The case centered on a 90-minute movie made by Citizens United, a conservative group, that criticized Hillary Clinton during the 2008 election campaign. Federal courts contended that the movie was a essentially a very long campaign ad and should be regulated as such. It should be noted that many of the same people who supported censorship then, are the ones accusing Amazon of censorship now.
Author Greaves may be advocating something most Americans find distasteful, as in making ”pedophile situations safer for those juveniles that find themselves involved in them,” which was the product description of the book while it was still for sale. But nothing there violates any codified restrictions of speech.
This point brings us to another aspect of the law, the area where most of the confusion resides. Highlighting that confusion is the rather obtuse definition of “obscenity,” which, as defined by the Supreme Court, is determined by “community standards.” Apparently what kept this book on the acceptable side of the line was the fact that it didn’t have illustrations or pictures referencing pedophilia, which is a clear no-no according to established legal precedents.
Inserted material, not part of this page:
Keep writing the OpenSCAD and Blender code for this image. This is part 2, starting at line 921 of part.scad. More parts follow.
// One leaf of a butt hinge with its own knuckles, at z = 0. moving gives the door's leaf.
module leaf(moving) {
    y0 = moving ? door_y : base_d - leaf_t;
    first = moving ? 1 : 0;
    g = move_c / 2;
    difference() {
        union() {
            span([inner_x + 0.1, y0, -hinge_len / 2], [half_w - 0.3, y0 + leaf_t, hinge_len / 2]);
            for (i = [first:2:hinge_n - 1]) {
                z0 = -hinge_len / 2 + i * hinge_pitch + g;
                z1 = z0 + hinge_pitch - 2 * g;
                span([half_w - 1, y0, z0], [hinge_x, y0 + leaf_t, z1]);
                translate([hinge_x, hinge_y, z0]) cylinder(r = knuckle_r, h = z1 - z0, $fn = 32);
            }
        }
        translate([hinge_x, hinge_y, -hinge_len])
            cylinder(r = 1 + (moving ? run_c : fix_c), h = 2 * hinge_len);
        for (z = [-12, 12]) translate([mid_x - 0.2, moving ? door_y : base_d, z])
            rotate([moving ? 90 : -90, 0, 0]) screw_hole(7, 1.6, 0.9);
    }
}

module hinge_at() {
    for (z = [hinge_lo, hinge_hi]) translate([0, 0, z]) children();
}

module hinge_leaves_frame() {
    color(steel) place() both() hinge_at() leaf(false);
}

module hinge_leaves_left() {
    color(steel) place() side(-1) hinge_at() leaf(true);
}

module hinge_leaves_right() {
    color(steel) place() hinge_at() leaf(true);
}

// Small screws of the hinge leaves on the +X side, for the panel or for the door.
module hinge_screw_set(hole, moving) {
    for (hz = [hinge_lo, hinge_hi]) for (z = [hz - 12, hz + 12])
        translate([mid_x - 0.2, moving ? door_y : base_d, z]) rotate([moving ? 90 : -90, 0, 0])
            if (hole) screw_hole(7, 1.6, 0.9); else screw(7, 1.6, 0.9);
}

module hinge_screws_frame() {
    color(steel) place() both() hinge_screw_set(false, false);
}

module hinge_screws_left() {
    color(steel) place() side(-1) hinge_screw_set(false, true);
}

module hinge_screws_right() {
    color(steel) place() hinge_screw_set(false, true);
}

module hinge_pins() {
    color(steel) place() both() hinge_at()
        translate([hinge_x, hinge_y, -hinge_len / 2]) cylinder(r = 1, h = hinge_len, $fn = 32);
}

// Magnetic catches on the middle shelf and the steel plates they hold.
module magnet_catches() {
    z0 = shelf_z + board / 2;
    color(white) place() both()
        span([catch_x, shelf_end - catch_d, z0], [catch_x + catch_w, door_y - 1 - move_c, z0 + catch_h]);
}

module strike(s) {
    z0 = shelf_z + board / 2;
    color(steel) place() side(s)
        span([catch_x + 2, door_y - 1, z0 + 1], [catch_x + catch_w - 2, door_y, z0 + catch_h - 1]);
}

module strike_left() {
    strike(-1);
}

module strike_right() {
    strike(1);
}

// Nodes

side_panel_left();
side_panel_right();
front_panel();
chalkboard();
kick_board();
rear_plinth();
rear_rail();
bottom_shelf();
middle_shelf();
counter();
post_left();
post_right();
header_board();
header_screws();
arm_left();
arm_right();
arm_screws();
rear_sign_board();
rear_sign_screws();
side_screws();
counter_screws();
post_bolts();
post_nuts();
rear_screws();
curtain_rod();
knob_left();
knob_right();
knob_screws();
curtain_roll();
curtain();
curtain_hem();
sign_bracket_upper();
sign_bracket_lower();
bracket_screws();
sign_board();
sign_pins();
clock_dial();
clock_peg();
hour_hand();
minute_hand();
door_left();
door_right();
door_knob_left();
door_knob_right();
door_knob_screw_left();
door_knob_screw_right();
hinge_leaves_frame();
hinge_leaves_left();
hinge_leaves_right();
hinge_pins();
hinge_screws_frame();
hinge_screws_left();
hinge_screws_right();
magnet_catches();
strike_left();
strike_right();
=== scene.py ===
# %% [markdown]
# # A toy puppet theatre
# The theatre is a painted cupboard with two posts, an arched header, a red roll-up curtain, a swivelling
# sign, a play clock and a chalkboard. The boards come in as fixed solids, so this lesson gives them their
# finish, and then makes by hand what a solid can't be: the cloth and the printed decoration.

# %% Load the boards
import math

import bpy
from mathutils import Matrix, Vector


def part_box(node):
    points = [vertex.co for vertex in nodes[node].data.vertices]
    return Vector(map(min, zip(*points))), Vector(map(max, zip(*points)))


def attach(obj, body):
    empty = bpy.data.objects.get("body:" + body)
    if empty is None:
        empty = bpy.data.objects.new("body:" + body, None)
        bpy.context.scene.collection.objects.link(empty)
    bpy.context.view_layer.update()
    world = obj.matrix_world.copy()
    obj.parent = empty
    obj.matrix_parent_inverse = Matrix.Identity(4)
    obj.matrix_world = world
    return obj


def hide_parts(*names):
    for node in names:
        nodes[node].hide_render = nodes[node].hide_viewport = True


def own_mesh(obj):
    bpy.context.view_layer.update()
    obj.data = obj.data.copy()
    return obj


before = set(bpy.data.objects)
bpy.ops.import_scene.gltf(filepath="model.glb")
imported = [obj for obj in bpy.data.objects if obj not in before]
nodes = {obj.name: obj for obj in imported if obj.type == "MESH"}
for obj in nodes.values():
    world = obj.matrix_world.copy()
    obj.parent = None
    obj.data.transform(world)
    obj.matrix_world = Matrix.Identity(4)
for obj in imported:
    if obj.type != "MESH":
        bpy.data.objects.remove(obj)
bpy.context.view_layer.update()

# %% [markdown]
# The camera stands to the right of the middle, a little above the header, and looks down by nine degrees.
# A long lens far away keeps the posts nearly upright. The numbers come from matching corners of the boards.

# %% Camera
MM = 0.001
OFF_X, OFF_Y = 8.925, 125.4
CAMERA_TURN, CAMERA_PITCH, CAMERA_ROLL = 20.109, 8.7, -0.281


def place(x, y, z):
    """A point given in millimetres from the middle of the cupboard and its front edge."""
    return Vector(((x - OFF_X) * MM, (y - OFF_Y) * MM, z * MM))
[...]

Even so, community standards are still tremendously flexible. What might be considered obscene in Mormon-dominated Utah could end up on a Broadway stage in New York City. Amazon is a nationwide book retailer, which means that it has the unenviable task of determining who is offended by what in thousands of separate communities. The most logical solution to such a problem was Amazon’s initial one: to make the book available everywhere, so that those who are offended can simply choose not to buy it.
Yet sometimes what looks good on paper doesn’t pan out. The backlash has been ferocious, and the last thing a viable business needs in any economic climate, much less this one, is to fend off calls for a nationwide boycott. There is no doubt that the public outcry is directly responsible for the company’s “reassessment,” which resulted in its dropping the book from its onsite sales inventory.
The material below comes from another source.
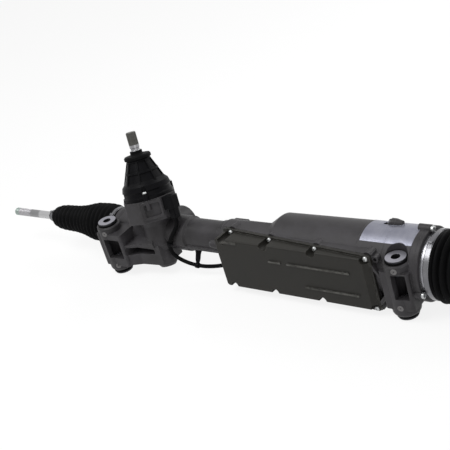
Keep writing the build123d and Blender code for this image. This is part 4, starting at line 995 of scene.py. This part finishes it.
def makeShaftPaint(facts):
    # the splines are dull from phosphating, the ground seat below them is bright
    tree, shader, colour = skin("splineSteel", finishes["groundSteel"])
    where = tree.nodes.new("ShaderNodeTexCoord").outputs["Object"]
    along = tree.nodes.new("ShaderNodeVectorMath")
    along.operation = "DOT_PRODUCT"
    tree.links.new(where, along.inputs[0])
    along.inputs[1].default_value = towerWay
    start = facts["splines"][0] + towerFoot.dot(towerWay)
    dull = spread(tree, along.outputs["Value"], start - facts["runOut"], start + facts["runOut"])
    tree.links.new(mixed(tree, dull, colour, facts["dull"]), shader.inputs["Base Color"])
    tree.links.new(spread(tree, dull, 0, 1, facts["metal"]), shader.inputs["Metallic"])


makeShaftPaint(shaft)
makeShaft(shaft)
print("input shaft made")


# sensor lead

lead = {
    "radius": 0.0032, "plugSide": 0.054, "inPlug": 0.00075, "plugBack": -0.008, "plugLow": 0.026, "drop": 0.009,
    "route": [
        (-0.1395, 0.0135, 0.080), (-0.1495, 0.008, 0.066), (-0.155, 0.007, 0.0515), (-0.154, 0.0095, 0.037),
        (-0.144, 0.013, 0.0255), (-0.126, 0.0145, 0.019), (-0.104, 0.016, 0.0165), (-0.084, 0.021, 0.016),
        (-0.068, 0.026, 0.0175), (-0.058, 0.026, 0.0175),
    ],
}
clips = {
    "half": 0.003, "inner": 0.0002, "outer": 0.0015, "round": 0.0003, "roundLong": 0.0006, "sides": 40,
    "tubeReach": 0.0255, "armThick": 0.0025, "armWide": 0.009, "armFlare": 0.55, "armRound": 0.0005,
    "between": {"towerClip": (1, 2), "tubeClip": (5, 6)},
}


def makeLead(facts):
    # leaves the plug along the tower, and follows its route to the box
    start = towerPoint(facts["plugSide"] - facts["inPlug"], facts["plugLow"], facts["plugBack"])
    points = [start, start - towerWay * facts["drop"]] + [Vector(p) for p in facts["route"]]
    curve = bpy.data.curves.new("sensorLead", "CURVE")
    curve.dimensions = "3D"
    line = curve.splines.new("NURBS")
    line.points.add(len(points) - 1)
    for spot, point in zip(line.points, points):
        spot.co = (*point, 1)
    line.order_u, line.use_endpoint_u = 3, True
    curve.resolution_u = 10
    curve.bevel_depth, curve.bevel_resolution = facts["radius"], 6
    curve.use_fill_caps = True
    piece = bpy.data.objects.new("sensorLead", curve)
    bpy.context.scene.collection.objects.link(piece)
    only(piece)
    bpy.ops.object.convert(target="MESH")
    piece = bpy.context.object
    finishWith(piece, "blackRubber", "housing", smooth=60)
    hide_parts("sensor_lead")


def makeArm(middle, r):
    # flat arm from the ring to the tube, wider where it meets the tube
    toTube = Vector((0, rackAt.y - middle.y, rackAt.z - middle.z))
    half = (toTube.length - clips["tubeReach"] - r) / 2
    deselect()
    bpy.ops.mesh.primitive_cube_add(size=1, location=(0, 0, 0))
    plate = bpy.context.object
    plate.scale = (clips["armThick"], clips["armWide"], half * 2)
    bpy.ops.object.transform_apply(location=True, rotation=True, scale=True)
    bpy.ops.object.mode_set(mode="EDIT")
    bpy.ops.mesh.subdivide(number_cuts=6)
    bpy.ops.object.mode_set(mode="OBJECT")

    def flare(co):
        return Vector((co.x, co.y * (1.0 + clips["armFlare"] * (co.z / half) ** 3), co.z + half + r))

    reshape(plate, flare)
    modify(plate, "BEVEL", width=clips["armRound"], segments=2, limit_method="ANGLE")
    out = toTube.normalized()
    stand(plate, (out.cross(alongX) * -1, alongX, out), middle)
    return plate


def makeClip(name, r, first, last):
    # a ring round the lead; the one below the tube has an arm
    half, outer = clips["half"], r + clips["outer"]
    edge, shoulder = outer - clips["round"], half - clips["roundLong"]
    stations = [
        (-half, r + clips["inner"]), (-half, edge), (-shoulder, outer), (shoulder, outer), (half, edge),
        (half, r + clips["inner"]),
    ]
    clip = turnedShape(name, stations, clips["sides"], tube=True)
    middle = (first + last) * 0.5
    settle(clip, middle, (last - first).normalized())
    if name == "tubeClip":
        clip = joined(name, [clip, makeArm(middle, r)])
    finishWith(clip, "blackPlastic", "housing")
    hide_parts("lead_clips")


makeLead(lead)
for clipName, (before, after) in clips["between"].items():
    makeClip(clipName, lead["radius"], Vector(lead["route"][before]), Vector(lead["route"][after]))
print("lead made")


# round ejector marks of the castings

ejectorMarks = [
    {"column": (0.270, 0.0205), "angle": -76, "z": 0.0835},
    {"column": (0.270, 0.0205), "angle": -82, "z": 0.0235},
    {"column": (-0.270, 0.0195), "angle": -76, "z": 0.0800},
    {"column": (-0.270, 0.0195), "angle": -63, "z": 0.0180},
]
markPaint = {"colour": (0.13, 0.126, 0.126), "second": (0.165, 0.158, 0.158)}
# height and radius of a mark: its wall, its low rim and the floor inside it
markShape = [
    (-0.0014, 0.0044), (0.0002, 0.0044), (0.0005, 0.0041), (0.0005, 0.0032), (0.0001, 0.0029), (0.0001, 0.0012),
    (-0.0001, 0.0010),
]


def makeMark(name, facts):
    # a flat round pad with a low rim, let into the round front of the column
    eye, r = facts["column"]
    out = Vector((cos(radians(facts["angle"])), sin(radians(facts["angle"])), 0))
    pad = turnedShape(name, markShape, 40)
    settle(pad, Vector((eye, 0, facts["z"])) + out * r, out)
    finishWith(pad, "castPad", "housing")


skin("castPad", dict(finishes["castDark"], **markPaint))
for k, markFacts in enumerate(ejectorMarks):
    makeMark(f"ejectorMark{k + 1}", markFacts)
print("marks made")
Does that move constitute censorship? It does only if one contends that Amazon, as well as every other book-seller, is obligated to sell every book that is published. No retail outlet can be held to such an impossible standard, and there is no question that each of them chooses which books to sell based on the simplest business consideration: Will this product turn a profit or not? Speech may indeed be free, but no one is constitutionally obligated to print, package, and promote that speech.
Thus Amazon, like many other businesses, is forced to make choices about what will be available at its store. On what are those particular choices based? Here’s where the issue gets really interesting. For the last several years, there is little question that our entertainment companies have, to quote the late Daniel Patrick Moynihan, “defined deviancy down.” What used to be considered socially unacceptable has made its way into mainstream movies, television, and music. Purveyors of popular culture have taken it upon themselves to cater to the lowest common denominator of public taste, which they refer to as “cutting-edge.” These were free choices made by individuals in executive suites, based on the idea that vulgarity and coarseness lead to profits.
Many Americans may be annoyed by what they perceive as a corresponding deleterious effect on society, but if cutting-edge keeps selling, expect more of it. On the other hand, one can also expect concerned Americans to exercise their free speech rights by attempting to pressure entertainment-industry executives to make more socially responsible decisions (a pipe dream), or to make it clear that the failure to do so will result in boycotts or in any other measures aimed at affecting a company’s bottom line. Such boycotts have been tried before, with varying amounts of success.
If Amazon determines that it will lose more revenue from disaffected customers by making the book available than it will gain in profit by selling the book, then expect it to remain unavailable. That’s not censorship; that’s just common business sense. On the other hand, Amazon may decide to stand on principle and sell the book anyway. But one imagines that there are better fights to choose than standing tall for a volume about the pleasures of pedophilia.
There are also liability issues. Some legal experts contend that Amazon could be held liable if someone buys such a book and commits an act of pedophilia as a result. At first blush, such an extension of “causality” is absurd, especially considering the number of books available that could conceivably influence or teach people to perform any number of illegal acts. There are books available that teach how to make a bomb or how to smuggle drugs into the US. Should the authors, publishers, and purveyors of such books be held liable if someone is caught making a bomb or smuggling a truckload of drugs into the country?
Such questions ought to be laughable. Yet when one considers that several municipalities have attempted to sue gun dealers for crimes committed using those guns, it remains quite possible that such a tortured definition of extended liability could be used to pursue litigation in this arena. Ironically, the success of such a legal tactic would likely produce a level of censorship beyond anything America has ever witnessed.
Americans have a right to be angry at a company that was apparently unconcerned about selling a particular book, and that company has a right to address that anger in any way that it sees fit to do so. Whatever Amazon ultimately decides, some group of Americans will come away unhappy. Accusations of censorship, however, are misplaced. With few limitations, American are free to say what they want. Speech is not consequence-free, though, as far too many Americans like to believe that it is. Being criticized for something is a world apart from being prosecuted for it. Only the latter constitutes censorship.